Sorumluluk makamlarını işgal edenlerin ve hatta bizzat öğretmene hizmet etme yükümlülüğünü taşıyanların, diğer zamanlarda meslektaşlarımıza, onların beklenti ve problemlerine yönelik ilgisiz tavırları öğretmenlerimizi yaralamaktadır. Hatta kimi zamanlar üzülerek şahit oluyoruz ki bu kayıtsızlığın yanında bir de öğretmenlere karşı gerçek dışı ithamlarda bulunulmakta, meslektaşlarımızın izinlerinin çok olduğu, buna karşılık maaşlarının daha yüksek olduğu ve bu yönüyle de diğer memurlara karşı bir haksızlık durumu yarattıkları gibi çok çirkin ve yersiz yakıştırmalarda bulunulmaktadır. Öğretmenlere yönelik bu tür rencide edici söylem ve tutumların bir süreklilik ve adeta bir strateji doğrultusunda yinelenerek kamuoyu gündemine sunulması, maalesef ki netice itibariyle öğretmenlik mesleğinin itibarını değersizleştiren ve öğretmene yönelik olumsuz yargıların oluşmasını sağlayan bir sonuç doğurmaktadır.
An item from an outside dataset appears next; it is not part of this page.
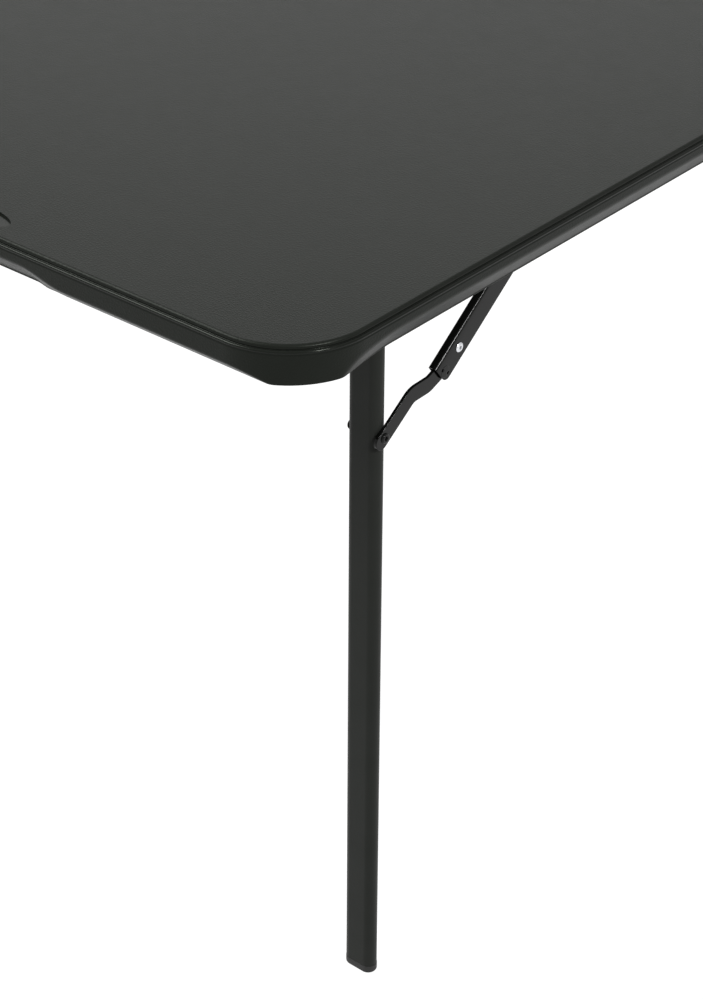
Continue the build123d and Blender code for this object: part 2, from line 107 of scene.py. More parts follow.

Gelinen bu noktanın en önemli sebebi hiç şüphe yoktur ki, öğretmenlik mesleğinin itibarının rencide edilmesidir. Şu gerçek unutulmamalıdır ki öğretmenin kaybedilmesi, geleceğimizin kaybedilmesi, yani Türkiye’nin kaybedilmesi demektir.
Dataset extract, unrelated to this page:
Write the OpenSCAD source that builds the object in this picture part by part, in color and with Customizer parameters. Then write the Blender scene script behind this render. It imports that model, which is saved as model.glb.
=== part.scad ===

Bundan dolayı toplumun tüm kesimlerinin ve en başta da yetkililerin, öğretmenlerin itibarını korumak ve yükseltmek öncelikli sorumluluğu olmalıdır. Bu sorumluluk, öğretmenler için değil, Türkiye’nin geleceği için ifa edilmesi gereken bir ödev olarak görülmelidir.
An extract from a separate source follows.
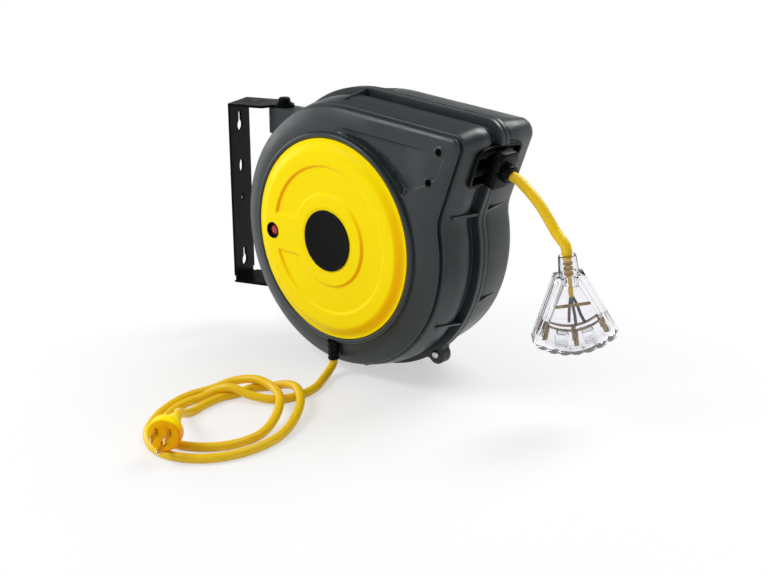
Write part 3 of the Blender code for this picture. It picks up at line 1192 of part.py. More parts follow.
def make_plug(reel):
    rear_r = LEAD_D / 2 + 0.0018
    profile = [(0, 0), (rear_r, 0), (rear_r + 0.0008, 0.0080), (0.0110, 0.0150), (PLUG_R - 0.001, 0.0240),
               (PLUG_R, 0.0260), (PLUG_R, PLUG_LENGTH - 0.0012), (PLUG_R - 0.0012, PLUG_LENGTH),
               (0, PLUG_LENGTH)]
    turn = plug_turn()
    plug = add_object("plug_body", turned_mesh("plug_body", profile, 28), yellow_plastic(), reel,
                      PLUG_REAR, turn)
    rear = Vector(PLUG_REAR)
    blade_size = (0.0015, BLADE_LENGTH + 0.006, 0.0064)
    for name, side in (("hot", 1), ("neutral", -1)):
        spot = rear + turn @ Vector((side * BLADE_SPREAD, PLUG_LENGTH - 0.006 + blade_size[1] / 2, 0.003))
        blade = box_mesh(f"plug_{name}_blade", blade_size)
        add_object(f"plug_{name}_blade", blade, brass(), reel, spot, turn)
        slot = tuple(value + 2 * GAP for value in blade_size)
        boolean(plug, add_cutter(f"{name} blade slot", box_mesh("slot", slot), reel, spot, turn))
    low, high = PLUG_LENGTH - 0.006, PLUG_LENGTH + GROUND_PIN_LENGTH
    pin = turned_mesh("plug_ground_pin", [(0, low), (GROUND_PIN_R, low), (GROUND_PIN_R, high - 0.002),
                                          (GROUND_PIN_R * 0.5, high), (0, high)], 16)
    spot = rear + turn @ Vector((0, 0, 0.003 - GROUND_PIN_DROP))
    add_object("plug_ground_pin", pin, brass(), reel, spot, turn)
    hole = rod_mesh("pin hole", GROUND_PIN_R + GAP, low - GAP, high, 16)
    boolean(plug, add_cutter("ground pin hole", hole, reel, spot, turn))


# ---------------------------------------------------------------- bracket and pivots
def bracket_arm_outline():
    """Plan of an arm, from the wall plate to the rounded end round the pivot."""
    half = BRACKET_WIDTH / 2
    return [(-ARM_REACH, -half), (-ARM_SHOULDER, -half), (-ARM_END_R * 0.7, -ARM_END_R * 0.9),
            *arc(0, 0, ARM_END_R, -math.pi / 2 + 0.4, math.pi / 2 - 0.4, 8),
            (-ARM_END_R * 0.7, ARM_END_R * 0.9), (-ARM_SHOULDER, half), (-ARM_REACH, half)]


def flat_plate(name, outline, low, high):
    """Extrude an outline of (x, y) points along Z."""
    return loft_mesh(name, [[(x, y, z) for x, y in outline] for z in (low, high)], False)


def keyhole_outline(z, hole_r, slot_r, drop):
    """Keyhole: a round hole below a narrow slot. Points are (across, z)."""
    neck = math.asin(slot_r / hole_r)
    round_part = arc(0, z - drop, hole_r, math.pi / 2 + neck, math.pi * 2.5 - neck, 16)
    return round_part + arc(0, z, slot_r, 0, math.pi, 8)


def plate_cutter(bracket, pivot, name, outline):
    """Cut an outline of (across, z) points through the bracket's wall plate."""
    rings = [[(x, across, z) for across, z in outline]
             for x in (-ARM_REACH - BRACKET_THICK, -ARM_REACH + 2 * BRACKET_THICK)]
    boolean(bracket, add_cutter(name, loft_mesh(name, rings, False), pivot))


def make_bracket(pivot):
    top = EAR_TOP_Z + GAP
    bottom = EAR_BOTTOM_Z - GAP
    half = BRACKET_WIDTH / 2
    outer_top, outer_bottom = top + BRACKET_THICK, bottom - BRACKET_THICK
    plate = [(-ARM_REACH, -half), (-ARM_REACH + BRACKET_THICK, -half), (-ARM_REACH + BRACKET_THICK, half),
             (-ARM_REACH, half)]
    bracket = add_object("wall_bracket", flat_plate("wall_bracket", plate, outer_bottom, outer_top),
                         black_steel(), pivot)
    for place, low, high in (("top", top, outer_top), ("bottom", outer_bottom, bottom)):
        arm = flat_plate(f"arm {place}", bracket_arm_outline(), low, high)
        boolean(bracket, add_cutter(f"arm {place}", arm, pivot), "UNION")
        bore = rod_mesh("arm bore", BOLT_R + GAP, low - 0.001, high + 0.001)
        boolean(bracket, add_cutter(f"arm bore {place}", bore, pivot, (0, 0, 0), upright()))
    for place, z in (("upper", KEYHOLE_UPPER_Z), ("lower", KEYHOLE_LOWER_Z)):
        plate_cutter(bracket, pivot, f"keyhole {place}",
                     keyhole_outline(z, KEYHOLE_R, KEYHOLE_SLOT_R, KEYHOLE_DROP))
    plate_cutter(bracket, pivot, "keyhole middle",
                 keyhole_outline(MID_KEYHOLE_Z, MID_KEYHOLE_R, MID_KEYHOLE_SLOT_R, MID_KEYHOLE_DROP))
    plate_cutter(bracket, pivot, "oval hole",
                 [(across, OVAL_Z + height * OVAL_STRETCH)
                  for across, height in arc(0, 0, OVAL_HALF_WIDTH, 0, 2 * math.pi, 16)[:-1]])
    for place, side in (("front", -1), ("rear", 1)):
        notch = box_mesh("bend relief", (4 * BRACKET_THICK, BEND_RELIEF, BEND_RELIEF),
                         (-ARM_REACH, side * half, bottom + BEND_RELIEF / 3))
        boolean(bracket, add_cutter(f"bend relief {place}", notch, pivot))


def make_pivots(pivot):
    for place, way, arm in (("upper", 1, EAR_TOP_Z + GAP + BRACKET_THICK),
                            ("lower", -1, EAR_BOTTOM_Z - GAP - BRACKET_THICK)):
        face = arm - way * (BRACKET_THICK + GAP)
        washer = sorted((arm + way * GAP, arm + way * (GAP + WASHER_THICK)))
        ring = [(BOLT_R + GAP, washer[0]), (WASHER_R, washer[0]), (WASHER_R, washer[1]),
                (BOLT_R + GAP, washer[1])]
        add_object(f"pivot_washer_{place}", turned_mesh("washer", ring, 24), black_steel(), pivot, (0, 0, 0),
                   upright())
        seat = arm + way * (2 * GAP + WASHER_THICK)
        tail = face - way * (INSERT_LENGTH - 0.0020)
        bolt = [(0, seat + way * BOLT_HEAD_HEIGHT), (BOLT_HEAD_R * 0.8, seat + way * BOLT_HEAD_HEIGHT),
                (BOLT_HEAD_R, seat + way * BOLT_HEAD_HEIGHT * 0.7), (BOLT_HEAD_R, seat), (BOLT_R, seat),
                (BOLT_R, tail), (0, tail)]
        add_object(f"pivot_bolt_{place}", turned_mesh("bolt", bolt, 24), black_steel(), pivot, (0, 0, 0),
                   upright())
        ends = sorted((face - way * GAP, face - way * (INSERT_LENGTH + GAP)))
        tube = [(BOLT_R + GAP, ends[0]), (INSERT_R, ends[0]), (INSERT_R, ends[1]), (BOLT_R + GAP, ends[1])]
        add_object(f"pivot_insert_{place}", turned_mesh("insert", tube, 24), brass(), pivot, (0, 0, 0),
                   upright())


def add_empty(name, location, parent=None, rotation=None):
    empty = bpy.data.objects.new(name, None)
    bpy.context.scene.collection.objects.link(empty)
    empty.location = location
    empty.parent = parent
    if rotation is not None:
        empty.rotation_euler = rotation.to_euler()
    return empty


def main():
    clear_scene()
    reel = add_empty("reel frame", REEL_ORIGIN)
    pivot = add_empty("bracket pivot", (PIVOT_X, SEAM_Y, 0), reel, Matrix.Rotation(SWIVEL_REST, 3, "Z"))
    make_housing(reel)
    make_screws(reel)
    make_cover(reel)
    make_breaker(reel)
    make_axle(reel)
    make_drum(reel)
    make_main_spring(reel)
    make_ratchet(reel)
    make_slip_rings(reel)
    make_guide(reel)
    make_stopper(reel)
    make_cords(reel)
    make_relief(reel)
    make_tap(reel)
    make_plug(reel)
    make_bracket(pivot)
    make_pivots(pivot)


main()
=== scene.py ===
"""Looks of a retractable extension cord reel, laid out as a Blender add-on and run as a script.

Every length is in metres. Shapes of the reel are worked out in the reel's own frame, whose Y axis
is the drum's axis, with y = 0 in the plane of the cover's rim, +X towards the cord outlet and +Z up.
"""

import json
import math

import bmesh
import bpy
import numpy as np
from mathutils import Matrix, Vector

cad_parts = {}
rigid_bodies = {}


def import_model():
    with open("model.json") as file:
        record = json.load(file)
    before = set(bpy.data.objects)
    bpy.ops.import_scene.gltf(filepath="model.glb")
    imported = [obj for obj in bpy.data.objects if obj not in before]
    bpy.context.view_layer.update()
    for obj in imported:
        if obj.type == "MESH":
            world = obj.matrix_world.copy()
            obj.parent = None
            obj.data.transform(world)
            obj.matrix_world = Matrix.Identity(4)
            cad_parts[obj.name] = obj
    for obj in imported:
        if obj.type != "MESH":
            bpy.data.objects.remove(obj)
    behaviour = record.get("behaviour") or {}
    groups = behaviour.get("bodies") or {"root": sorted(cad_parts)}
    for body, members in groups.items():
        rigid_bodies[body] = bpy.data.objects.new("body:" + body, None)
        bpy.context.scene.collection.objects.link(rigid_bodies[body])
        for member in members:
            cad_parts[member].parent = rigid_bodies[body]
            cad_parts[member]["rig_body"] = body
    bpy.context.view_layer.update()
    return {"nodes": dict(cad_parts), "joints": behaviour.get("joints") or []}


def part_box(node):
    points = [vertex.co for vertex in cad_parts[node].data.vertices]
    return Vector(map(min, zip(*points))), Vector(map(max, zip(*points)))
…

Biz diyoruz ki; verilecek ikramiyeler de, yapılacak tatiller de isteyenin olsun. Bizi; onurumuzla, mesleğimizin yüceliği, şan ve şerefiyle, bir de öğrencilerimizle baş başa bırakın yeter. Çünkü biz inanıyoruz ki, öğretmenlik peygamber mesleğidir ve bu meslek, parayla pulla ölçülmez. Biz, insanların en fedakar ve en değerli varlığı olarak bilinirdik; öyle kalmak istiyoruz.